As soon as he was elected party leader, what was posed for Corbyn was to confront the entire ruling class, drive the Blairites out of Labour, mount a working-class opposition to the EU, British imperialism and racist reaction and unleash the full force of the workers movement against Fleet Street and the City of London. But the whole idea of Corbynism — and of left Labourism in general — is that advancing socialism must be subordinated to a partnership with Blairites, pro-EU liberals, trade union bureaucrats and the ex-Crown prosecutor Knight of the realm, who are all hated by the working class and, in various ways, represent and defend the interests of the British bourgeoisie. Unity with the ruling class: this is why Corbyn’s project was a disaster.

To return to today, no one has learned this lesson. The bulk of the left is still in this holy alliance with the ruling class through the union leaders and left Labour MPs, which explains the glaring absence of a working-class challenge to Starmer and the total lame state of the left.


Trotsky wrote of Lenin that “the struggle for the independent political party of the proletariat constituted the main content of his life” (The Permanent Revolution, 1929). Any serious leftist must reflect on these simple yet profound words. The party of the working class must be politically independent from the bourgeoisie and any elements tied to it.

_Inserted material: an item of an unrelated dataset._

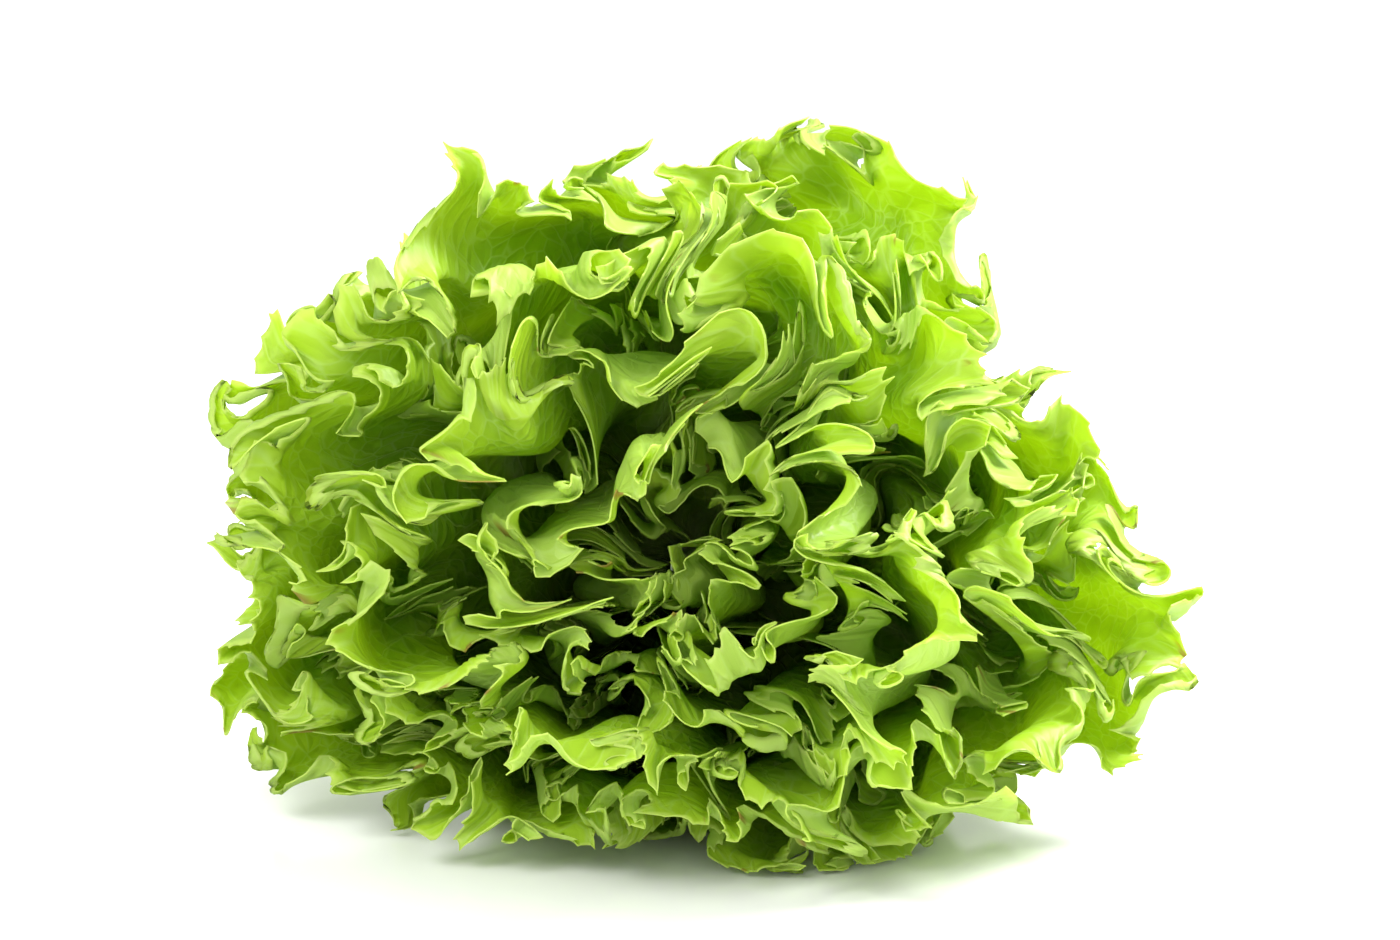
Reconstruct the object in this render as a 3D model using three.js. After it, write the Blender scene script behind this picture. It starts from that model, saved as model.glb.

To become a real factor, the socialist movement must stand on its own two feet and draw a hard line against Starmer and against those who support him. To unite the socialist left, the socialist left must be split. This might sound contradictory, but some alliances make you stronger and others make you weaker. If one understands that the left is weak because of those within it who cling to the trousers of the bourgeoisie, then it follows that getting rid of these people will make it stronger. This is the fundamental difference between Corbynism and Leninism. The former is a dead end, the latter is the only way forward.